_Task to carry out:_ Set down the whole listing verbatim.

_Data lines:_
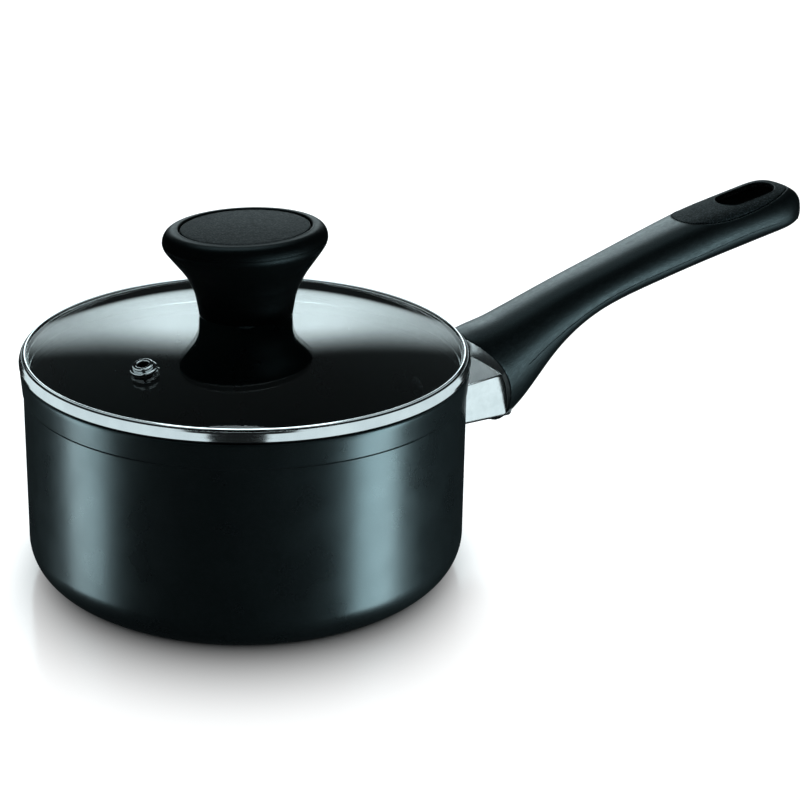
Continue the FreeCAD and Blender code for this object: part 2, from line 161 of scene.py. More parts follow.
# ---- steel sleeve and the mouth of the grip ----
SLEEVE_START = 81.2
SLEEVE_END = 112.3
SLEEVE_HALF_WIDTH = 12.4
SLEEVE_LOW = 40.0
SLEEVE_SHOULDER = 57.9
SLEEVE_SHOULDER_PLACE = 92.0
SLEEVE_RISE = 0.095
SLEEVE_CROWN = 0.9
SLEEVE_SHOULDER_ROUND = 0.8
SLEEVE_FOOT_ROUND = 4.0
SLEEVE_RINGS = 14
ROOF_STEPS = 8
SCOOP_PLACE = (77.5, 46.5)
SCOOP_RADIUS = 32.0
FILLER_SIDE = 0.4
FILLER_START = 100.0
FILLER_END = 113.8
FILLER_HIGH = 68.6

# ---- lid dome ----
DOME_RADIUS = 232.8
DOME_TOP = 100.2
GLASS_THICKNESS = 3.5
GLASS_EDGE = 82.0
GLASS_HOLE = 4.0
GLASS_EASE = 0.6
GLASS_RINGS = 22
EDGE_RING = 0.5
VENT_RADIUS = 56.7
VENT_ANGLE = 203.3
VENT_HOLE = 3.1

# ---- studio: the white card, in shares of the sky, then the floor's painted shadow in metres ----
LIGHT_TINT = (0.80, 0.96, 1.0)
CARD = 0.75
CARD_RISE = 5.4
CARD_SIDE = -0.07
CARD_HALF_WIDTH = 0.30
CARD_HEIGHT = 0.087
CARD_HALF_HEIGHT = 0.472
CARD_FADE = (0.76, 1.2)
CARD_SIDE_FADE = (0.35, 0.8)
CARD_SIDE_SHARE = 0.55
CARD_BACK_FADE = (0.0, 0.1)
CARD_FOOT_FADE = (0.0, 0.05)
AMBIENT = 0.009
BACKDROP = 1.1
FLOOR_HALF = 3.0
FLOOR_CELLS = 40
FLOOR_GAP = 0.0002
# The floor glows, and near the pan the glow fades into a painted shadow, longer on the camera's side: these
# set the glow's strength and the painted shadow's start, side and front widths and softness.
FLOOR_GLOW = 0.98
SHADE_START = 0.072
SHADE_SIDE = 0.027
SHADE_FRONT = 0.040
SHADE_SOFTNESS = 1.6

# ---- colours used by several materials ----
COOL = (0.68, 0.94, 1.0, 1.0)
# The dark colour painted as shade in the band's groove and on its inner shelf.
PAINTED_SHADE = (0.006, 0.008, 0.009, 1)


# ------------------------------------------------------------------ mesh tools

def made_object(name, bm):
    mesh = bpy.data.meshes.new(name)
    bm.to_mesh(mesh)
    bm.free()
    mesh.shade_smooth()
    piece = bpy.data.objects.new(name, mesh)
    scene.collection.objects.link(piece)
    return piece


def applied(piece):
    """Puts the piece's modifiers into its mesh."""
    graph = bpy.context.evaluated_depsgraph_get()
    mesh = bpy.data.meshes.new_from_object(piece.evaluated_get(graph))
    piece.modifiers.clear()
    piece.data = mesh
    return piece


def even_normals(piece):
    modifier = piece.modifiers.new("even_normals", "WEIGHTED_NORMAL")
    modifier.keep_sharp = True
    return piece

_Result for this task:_
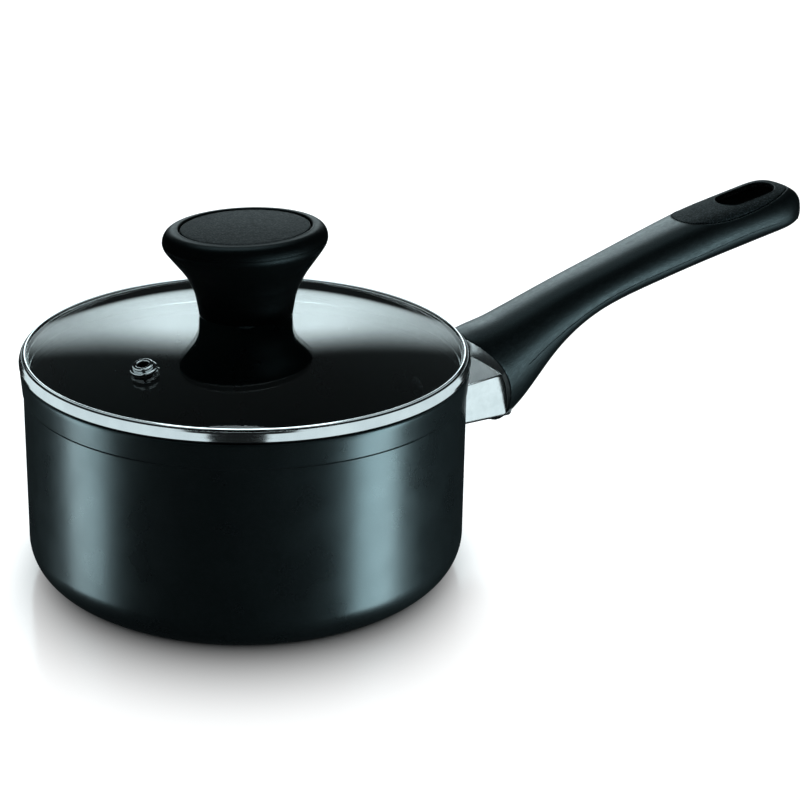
Continue the FreeCAD and Blender code for this object: part 2, from line 161 of scene.py. More parts follow.
# ---- steel sleeve and the mouth of the grip ----
SLEEVE_START = 81.2
SLEEVE_END = 112.3
SLEEVE_HALF_WIDTH = 12.4
SLEEVE_LOW = 40.0
SLEEVE_SHOULDER = 57.9
SLEEVE_SHOULDER_PLACE = 92.0
SLEEVE_RISE = 0.095
SLEEVE_CROWN = 0.9
SLEEVE_SHOULDER_ROUND = 0.8
SLEEVE_FOOT_ROUND = 4.0
SLEEVE_RINGS = 14
ROOF_STEPS = 8
SCOOP_PLACE = (77.5, 46.5)
SCOOP_RADIUS = 32.0
FILLER_SIDE = 0.4
FILLER_START = 100.0
FILLER_END = 113.8
FILLER_HIGH = 68.6

# ---- lid dome ----
DOME_RADIUS = 232.8
DOME_TOP = 100.2
GLASS_THICKNESS = 3.5
GLASS_EDGE = 82.0
GLASS_HOLE = 4.0
GLASS_EASE = 0.6
GLASS_RINGS = 22
EDGE_RING = 0.5
VENT_RADIUS = 56.7
VENT_ANGLE = 203.3
VENT_HOLE = 3.1

# ---- studio: the white card, in shares of the sky, then the floor's painted shadow in metres ----
LIGHT_TINT = (0.80, 0.96, 1.0)
CARD = 0.75
CARD_RISE = 5.4
CARD_SIDE = -0.07
CARD_HALF_WIDTH = 0.30
CARD_HEIGHT = 0.087
CARD_HALF_HEIGHT = 0.472
CARD_FADE = (0.76, 1.2)
CARD_SIDE_FADE = (0.35, 0.8)
CARD_SIDE_SHARE = 0.55
CARD_BACK_FADE = (0.0, 0.1)
CARD_FOOT_FADE = (0.0, 0.05)
AMBIENT = 0.009
BACKDROP = 1.1
FLOOR_HALF = 3.0
FLOOR_CELLS = 40
FLOOR_GAP = 0.0002
# The floor glows, and near the pan the glow fades into a painted shadow, longer on the camera's side: these
# set the glow's strength and the painted shadow's start, side and front widths and softness.
FLOOR_GLOW = 0.98
SHADE_START = 0.072
SHADE_SIDE = 0.027
SHADE_FRONT = 0.040
SHADE_SOFTNESS = 1.6

# ---- colours used by several materials ----
COOL = (0.68, 0.94, 1.0, 1.0)
# The dark colour painted as shade in the band's groove and on its inner shelf.
PAINTED_SHADE = (0.006, 0.008, 0.009, 1)


# ------------------------------------------------------------------ mesh tools

def made_object(name, bm):
    mesh = bpy.data.meshes.new(name)
    bm.to_mesh(mesh)
    bm.free()
    mesh.shade_smooth()
    piece = bpy.data.objects.new(name, mesh)
    scene.collection.objects.link(piece)
    return piece


def applied(piece):
    """Puts the piece's modifiers into its mesh."""
    graph = bpy.context.evaluated_depsgraph_get()
    mesh = bpy.data.meshes.new_from_object(piece.evaluated_get(graph))
    piece.modifiers.clear()
    piece.data = mesh
    return piece


def even_normals(piece):
    modifier = piece.modifiers.new("even_normals", "WEIGHTED_NORMAL")
    modifier.keep_sharp = True
    return piece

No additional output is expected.